Security researchers have discovered a new crypto-minining botnet, dubbed TeamTNT, that is able to steal AWS credentials from infected servers.

Security firm Cado Security reported that the TeamTNT botnet is the first one that is able to scan and steal AWS credentials.

The TeamTNT botnet is a crypto-mining malware operation that has been active since April and that targets Docker installs.

The activity of the TeamTNT group has been detailed by security firm Trend Micro, but the new feature was added only recently.

“Over the weekend we’ve seen a crypto-mining worm spread that steals AWS credentials. It’s the first worm we’ve seen that contains such AWS specific functionality. The worm also steals local credentials, and scans the internet for misconfigured Docker platforms.” reads the report published by Cado Security. “We have seen the attackers, who call themselves “TeamTNT”, compromise a number of Docker and Kubernetes systems.”

According to Cado researchers, the TeamTNT botnet is now targeting also misconfigured Kubernetes installations.

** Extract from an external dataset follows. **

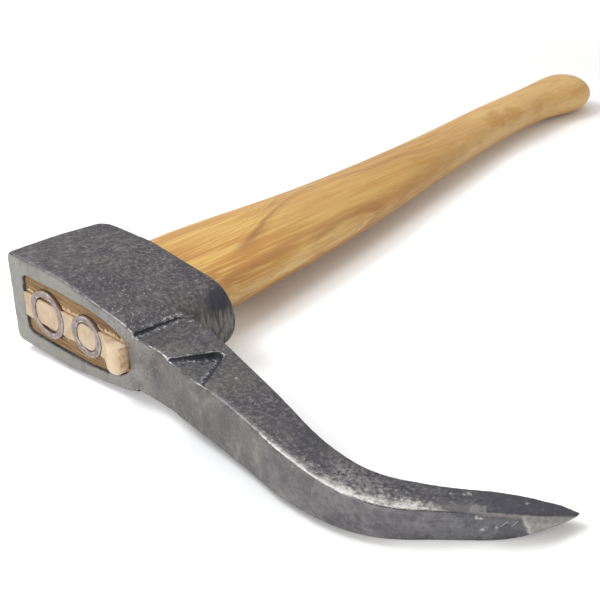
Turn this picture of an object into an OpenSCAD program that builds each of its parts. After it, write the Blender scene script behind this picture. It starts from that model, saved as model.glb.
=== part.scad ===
// Hand pickaroon: a forged steel head with a long bent beak, on a short hickory haft.
// Every piece is drawn in the tool's own frame: x runs down the haft from the crown face, y points
// from the beak to the poll, and z is the thickness, even about its middle plane.
// lie() then lays the whole tool on the ground, on its cheek, its beak and its knob.

/* [Eye] */
// Length of the eye, poll to beak, at the crown face
eye_len = 69; // [60:1:76]
// Width of the eye across its cheeks, at the crown face
eye_width = 28; // [24:0.5:32]
// Depth of the eye along the haft, at the beak side
eye_depth = 51; // [44:1:62]
// How much shorter the eye is at the haft side
eye_taper_len = 5; // [2:0.5:8]
// How much narrower the eye is at the haft side
eye_taper_width = 2; // [1:0.5:4]
// Distance from the haft's axis to the poll end of the eye
eye_reach = 31; // [27:0.5:34]

/* [Socket] */
// Thickness of each cheek wall
cheek_wall = 7.7; // [5:0.1:10]
// Thickness of the poll wall, at the crown face
poll_wall = 10; // [7:0.5:12]
// Thickness of the wall behind the beak end of the eye
nose_wall = 9; // [6:0.5:11]
// Radius of the rounded nose on the beak side
nose_r = 16.5; // [14:0.5:17]
// How far the poll curves in towards the haft side
poll_lean = 4.5; // [0:0.5:5]
// How much the haft side is set back at the poll
rim_slant = 2; // [0:0.5:6]
// Radius of the corner between the poll and the haft side
rim_corner = 9; // [4:0.5:12]
// Radius of the edge round the haft side
rim_round = 2; // [1:0.5:3]
// Radius of the socket's long corners
socket_corner = 3; // [2:0.5:5]
// Width of the bevel round the faces
bevel = 1; // [0.4:0.1:1.5]

/* [Beak] */
// Length of the beak along its middle, from inside the socket to the point
beak_run = 203; // [170:1:240]
// Depth of the beak at the root, in the direction of the haft
beak_root_depth = 25; // [22:0.5:30]
// Depth of the beak half way down
beak_mid_depth = 19.5; // [16:0.5:23]
// Depth of the beak in its lower bend
beak_bend_depth = 16; // [12:0.5:19]
// Depth of the beak where the ground point starts
beak_point_depth = 13; // [10:0.5:15]
// Thickness of the beak half way down
beak_mid_thick = 22.5; // [18:0.5:25]
// Thickness of the beak in its lower bend
beak_bend_thick = 13.8; // [11:0.2:16]
// Thickness of the beak where the ground point starts
beak_point_thick = 12.4; // [9:0.2:14]
// Angle by which the beak first leans away from the haft
lean_out = 15.4; // [0:0.2:22]
// Angle by which the beak ends up turned towards the haft
turn_in = 33; // [20:1:46]
// Extra turn over the last of the beak
claw = 15; // [0:1:24]
// Length of the ground point
point_len = 30; // [20:1:40]
// Radius of the hollow between the socket's nose and the beak
crook_r = 6; // [3:0.5:9]

/* [Chisel cuts] */
// Depth of the cut that steps the cheek down to the beak
step_depth = 2; // [0.8:0.1:2.4]
// Length over which that cut runs out
step_run = 17; // [12:1:22]
// Depth of the three-cornered cut
pit_depth = 2.8; // [1:0.1:3.4]

/* [Haft] */
// Length of the tool from the crown face to the end of the knob
tool_len = 448; // [390:1:520]
// Width of the haft where it leaves the socket
shoulder_width = 66; // [56:1:68]
// Thickness of the haft where it leaves the socket
shoulder_thick = 26; // [24:0.5:27]
// Width of the grip at its slimmest
grip_width = 30; // [26:0.5:38]
// Thickness of the grip
grip_thick = 22.4; // [20:0.2:28]
// How far the grip bows towards the poll side
grip_bow = 12; // [0:1:20]
// Width of the knob
knob_width = 38; // [32:0.5:46]
// Thickness of the knob
knob_thick = 25; // [22:0.5:30]

/* [Wedges] */
// Thickness of the wooden wedge at its head
wedge_thick = 11.6; // [8:0.2:14]
// How deep the wooden wedge is driven
wedge_deep = 38; // [30:1:42]
// How far the wooden wedge stands out of the eye at its beak end
wedge_proud = 4.7; // [0:0.1:6]
// Outer diameter of the larger ring wedge
ring_large_d = 22; // [18:0.5:24]
// Outer diameter of the smaller ring wedge
ring_small_d = 18.6; // [15:0.2:22]
// Thickness of the ring wedges' walls, at the top
ring_wall = 3; // [2:0.1:3.6]
// Height of the ring wedges
ring_height = 20; // [14:1:26]

/* [Hidden] */

// clearance of the tongue in the eye, and of each wedge in what it is driven into
fit_clear = 0.1;
// how far the end of the tongue lies below the crown face
tongue_sunk = 1.5;
// width of the saw kerf that the wooden wedge is driven into, and how far it runs past the wedge
kerf = 1.6;
kerf_past = 4;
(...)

The botnet operators have added a new feature that scans the underlying infected servers for any Amazon Web Services (AWS) credentials.

Upon infecting Docker and Kubernetes systems running on top of AWS servers, the bot scans for ~/.aws/credentials and ~/.aws/config that are the paths were the AWS CLI stores credentials and configuration details in an unencrypted file.

TeamTNT botnet AWS

The malware then copies and uploads both files to the command-and-control server (sayhi.bplace[.]net).

Cado researchers sent credentials created by to the TeamTNT C2 server and confirmed that the group has yet to use them.

The TeamTNT bot borrows the code from another worm tracked as Kinsing, which was spotted in April while targeting Docker clusters to deploy crypto-miners.

The experts discovered that the worm deploys the XMRig mining tool to mine Monero cryptocurrency, they were able to track some of the Monero wallet addresses employed in the campaign and it seems that threat actors also earned around  3 XMR (around $300). Anyway experts warn that this is only one of their many campaigns carried out by the group.

“Whilst these attacks aren’t particularly sophisticated, the numerous groups out there deploying crypto-jacking worms are successful at infecting large amounts of business systems.” concludes the report that also includes IoCs associated with this campaign.

Below are some suggestions to help protect them:

  • Identify which systems are storing AWS credential files and delete them if they aren’t needed. It’s common to find development credentials have accidentally been left on production systems.
  • Use firewall rules to limit any access to Docker APIs. We strongly recommend using a whitelisted approach for your firewall ruleset.
  • Review network traffic for any connections to mining pools, or using the Stratum mining protocol.
  • Review any connections sending the AWS Credentials file over HTTP.”